Em duas codiciosas investidas estético-penais sucessivas — uma primeira, oblíqua; a segunda, mais directa — um conhecido auto-caricaturista involuntário reincidente e académico das Belas-Artes por vocação defende o lugar da República Popular da China como sucessora da União Soviética à cabeça de qualquer coisa como a vanguarda da "construção do socialismo" e da "resistência anti-imperialista" internacionais.
Com efeito, acusando "a canalhada do costume" de transformar a China na "sua nova União Soviética", o esteta do "acontecimento contra a democracia", aponta às gigantescas turbas formadas na disciplina de aço da sua fantasia, e valendo-se dos profusos argumentos estatísticos de uma ressurrecta mas nem por isso menos visionária aritmética política, a nova e prometedora via para a terra prometida, antecipada como verdadeira “sociedade de abundância” (ou quiçá de "despesa", à la Bataille). É certo que, ao contabilizar de tal sorte, nos fica a suspeita de recorrer inconscientemente à lógica de Krutchev — competir com o Ocidente capitalista e superá-lo —, o que não deixará de parecer chocante a alguns dos seus fiéis leitores, indefectíveis entusiastas de Estaline. Mas é que, em primeiro lugar, qualquer Jdanov está sujeito a estes deslizes, sendo também possível, em segundo lugar, que a recuperação do método do revisionista infame seja afinal um simples golpe táctico, ainda mais genial por confundir o inimigo.
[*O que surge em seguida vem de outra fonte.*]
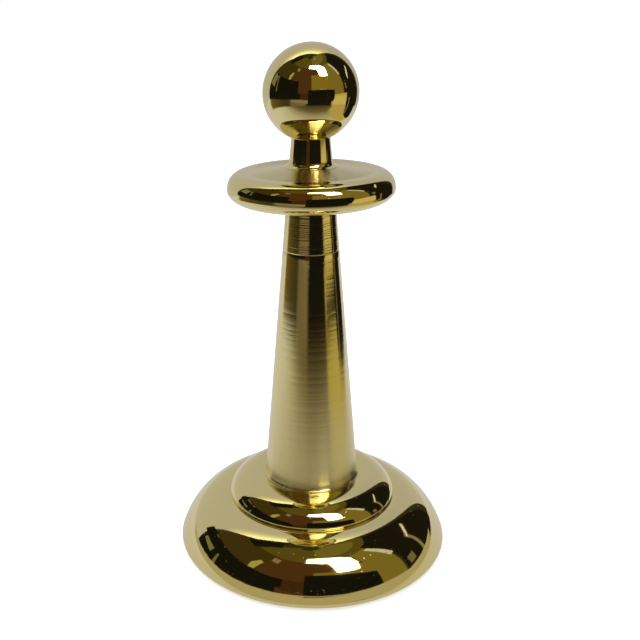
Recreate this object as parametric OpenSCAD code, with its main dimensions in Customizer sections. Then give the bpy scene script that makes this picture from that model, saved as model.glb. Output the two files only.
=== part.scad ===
// A turned brass game token: a ball on a short neck, a collar, a tapered stem, a step ring and a
// domed base. The pieces are stacked on a tie rod, and a nut under the base pulls them together.
// Millimetres, +Z up. The origin is the centre of the face that the token stands on.

/* [Ball] */
// Diameter of the ball
ball_d = 10.45; // [9:0.05:13]
// Length of rod that screws into the ball
ball_thread_l = 4.5; // [3:0.1:5.5]

/* [Neck] */
// Diameter of the neck where it meets the ball
neck_top_d = 4.3; // [3.6:0.1:5]
// Diameter of the neck's taper where it meets the collar
neck_foot_d = 4.75; // [4.2:0.05:6]
// Height of the neck
neck_h = 3.1; // [2:0.05:6]
// Radius of the fillet at the neck's foot
neck_fillet = 0.7; // [0.3:0.05:1.1]

/* [Collar] */
// Diameter of the collar
collar_d = 18.8; // [15:0.1:22]
// Thickness of the collar where its rounded edge ends
collar_h = 3.28; // [2.4:0.02:4]
// Height of the collar's widest line above its underside
collar_bulge_h = 1.26; // [0.9:0.02:1.8]
// How far the rounded edge reaches in over the top
collar_round_top = 2.14; // [1.2:0.02:2.8]
// Roundness of the edge above its widest line, where 2 is an ellipse and more is squarer
collar_full_top = 2.44; // [1.8:0.02:3]
// How far the rounded edge reaches in under the collar
collar_round_low = 1.6; // [0.8:0.05:2.4]
// Roundness of the edge below its widest line
collar_full_low = 1.72; // [1.5:0.02:2.4]
// How far the top rises from there to the neck
collar_rise = 0.5; // [0.1:0.05:0.8]

/* [Stem] */
// Length of the stem between the ring and the collar
stem_h = 34.3; // [24:0.1:44]
// Diameter of the stem under the collar
stem_top_d = 5.55; // [4.6:0.05:6.5]
// Diameter of the stem's taper at the ring
stem_foot_d = 11.4; // [9:0.05:13]
// How far the foot flares out beyond the taper
stem_flare = 0.24; // [0.1:0.02:0.5]
// Height of the flare
stem_flare_h = 1; // [0.6:0.1:2]
// Radius of the stem's lower edge
stem_edge = 0.06; // [0.04:0.01:0.2]

/* [Step ring] */
// Diameter of the step ring
ring_d = 20.55; // [19.5:0.05:24]
// Height of the step ring
ring_h = 2.62; // [2:0.02:3.2]
// Width of the ring's crown, from its level top to its widest line
ring_crown_w = 3.7; // [3.2:0.05:4.2]
// How far the crown leans back at its foot, where 0 is upright
ring_lean = 0.34; // [0.1:0.01:0.45]
// Radius of the rounded edge at the ring's foot
ring_edge = 0.28; // [0.1:0.02:0.4]

/* [Base] */
// Widest diameter of the base
base_d = 33.3; // [29:0.1:39]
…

Mas o post do candidato a comissário da reeducação artística prisional do Homem Novo encontra ecos à altura na respectiva caixa de comentários, onde nos é também revelada uma nova concepção da que deverá ser, sob a direcção da República Popular da China, a atitude revolucionária do proletariado internacional. Esta deverá abandonar greves gerais, protestos contra a precarização e outras práticas, tributárias de uma representação ideológica da luta de classes incompatível com a construção da "sociedade harmoniosa", pois, tal como a define o sempre colossal Abílio Rosa, deverá doravante nortear-se sobretudo pelo exemplo dos elementos da diáspora chinesa, que “são imigrantes exemplares, trabalhadores, pacíficos e que respeitam as leis dos países acolhedores”.
É verdade que o autor do post e o seu comentador recém-citado se esquecem desconcertantamente de um argumento maior e que tinham à mão de semear (esperemos que os camaradas da RPC saibam ser compassivos): a solidariedade internacionalista da China Popular com o combate ao défice do Bloco Central da região portuguesa, manifestada no seu propósito de comprar a dívida aos dirigentes portugueses em troca simplesmente de uma igual solidariedade internacionalista quando a agenda da UE tiver alguma coisa a ver com os interesses da RPC.